SECURITIES AND EXCHANGE COMMISSION
                            Washington, D.C. 20549

         -----------------------------------------------------------

                                   FORM 8-K

                                CURRENT REPORT
                    PURSUANT TO SECTION 13 OR 15(d) OF THE
                       SECURITIES EXCHANGE ACT OF 1934

        Date of report (Date of earliest event reported): May 24, 2004
                                                         --------------

                             Hanover Direct, Inc.
        -------------------------------------------------------------
              (Exact Name of Registrant as Specified in Charter)

                                   1-12082
                      ----------------------------------
                           (Commission File Number)

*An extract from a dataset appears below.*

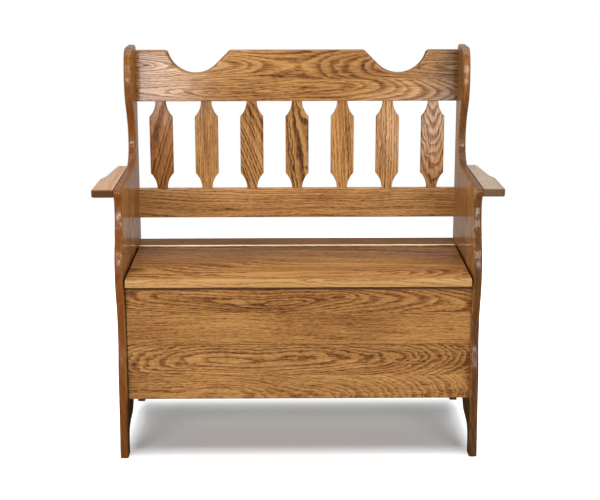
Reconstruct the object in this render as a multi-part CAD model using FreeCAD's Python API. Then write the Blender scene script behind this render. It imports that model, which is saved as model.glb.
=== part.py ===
import FreeCAD, Part
import os
from math import sqrt
from FreeCAD import Vector

# Storage settle bench in solid oak, with a hinged lid. Millimetres.
# The origin is on the floor, in the middle of the width and of the depth.
# X runs along the seat, -Y is the front, +Z is up.

# Driving dimensions: the whole bench
inner_width = 850.0            # clear width between the two side panels
overall_depth = 444.0          # side panels, front to back
overall_height = 986.0         # floor to the top of the ears
seat_height = 460.0
arm_above_seat = 218.0         # seat to the top of the arm boards

# Side panels
side_thickness = 20.0
side_edge_round = 5.0
foot_taper = 8.0               # the front edge leans back this much above the foot
foot_taper_height = 190.0
shin_setback = 25.0            # hollow of the front edge below the seat
shin_height = 318.0
bulge_above_seat = 17.0        # the front edge comes forward again here
neck_setback = 40.0            # hollow of the front edge below the arm
neck_below_arm = 50.0
nose_setback = 21.0            # front end of the arm level
nose_round = 9.0
rise_from_back = 152.0         # where the arm level starts to rise, from the back
recess_from_back = 69.0        # narrowest place between arm and ear
recess_above_arm = 60.0
ear_from_back = 130.0          # widest place of the ear
ear_below_top = 80.0
ear_crown_from_back = 87.0
ear_back_round = 16.0

# Arch between the front and the rear foot of each side panel
front_foot_length = 42.0
rear_foot_length = 28.0
foot_straight = 30.0
arch_knee_length = 132.0       # where the arch turns upward, from the front and from the back
arch_knee_height = 78.0
arch_height = 116.0
arch_edge_round = 2.0

# Back frame
rail_thickness = 22.0
crest_width = 134.5
crest_below_ear = 14.5
scoop_radius = 75.0
scoop_from_side = 157.5        # centre of a scoop from the side panel
scoop_centre_above = 15.5      # above the top edge of the crest rail
crest_edge_round = 5.0
lower_rail_above_seat = 62.0
lower_rail_width = 79.0
lower_rail_round = 3.0

# Slats
slat_count = 7
slat_end_gap = 32.15           # side panel to the first slat
slat_width = 61.5
slat_neck = 27.0
slat_shoulder_radius = 60.0
slat_thickness = 14.0
slat_edge_round = 2.0
tenon_width = 23.0
tenon_thickness = 10.0
tenon_length = 12.0

# Seat and lid
board_thickness = 20.0         # seat board, lid and arm boards
seat_board_depth = 101.3       # fixed strip along the back
lid_end_gap = 4.0
lid_front_gap = 0.0            # lid front behind the foremost line of the sides
lid_rest_gap = 0.3
lid_front_round = 6.0
small_round = 2.0
lid_batten_width = 60.0
lid_batten_thickness = 18.0
lid_batten_from_end = 131.0    # centre of a batten from the lid end
lid_batten_front_clear = 18.0  # clear of the front panel
lid_batten_back_clear = 40.0   # clear of the hinge edge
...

                Delaware                                      13-0853260
   -----------------------------------                  ----------------------
      (State or Other Jurisdiction                        (I.R.S. Employer
            of Incorporation)                           Identification Number)

       115 River Road, Building 10
          Edgewater, New Jersey                                  07020
   -----------------------------------                       --------------
          (Address of Principal                                (Zip Code)
           Executive Offices)



      Registrant's telephone number, including area code: (201) 863-7300
                                                          --------------


- --------------------------------------------------------------------------------
        (Former Name or Former Address, if Changed Since Last Report)







ITEM 5.  OTHER EVENTS.

         On May 24, 2004, Hanover Direct, Inc. (the "Company") received a letter
dated May 21, 2004 (the "Letter") from the American Stock Exchange (the
"Exchange") advising that a review of the Company's Form 10-K for the period
ended December 27, 2003 indicates that the Company does not meet certain of the
Exchange's continued listing standards as set forth in Part 10 of the Exchange's
Company Guide (the "Company Guide"). Specifically, the Company is not in
compliance with Section 1003(a)(i) of the Company Guide with shareholders'
equity of less than $2,000,000 and losses from continuing operations and/or net
losses in two out of its three most recent fiscal years; Section 1003(a)(ii) of
the Company Guide with shareholders' equity of less than $4,000,000 and losses
from continuing operations and/or net losses in three out of its four most
recent fiscal years; and Section 1003(a)(iii) of the Company Guide with
shareholders' equity of less than $6,000,000 and losses from continuing
operations and/or net losses in its five most recent fiscal years.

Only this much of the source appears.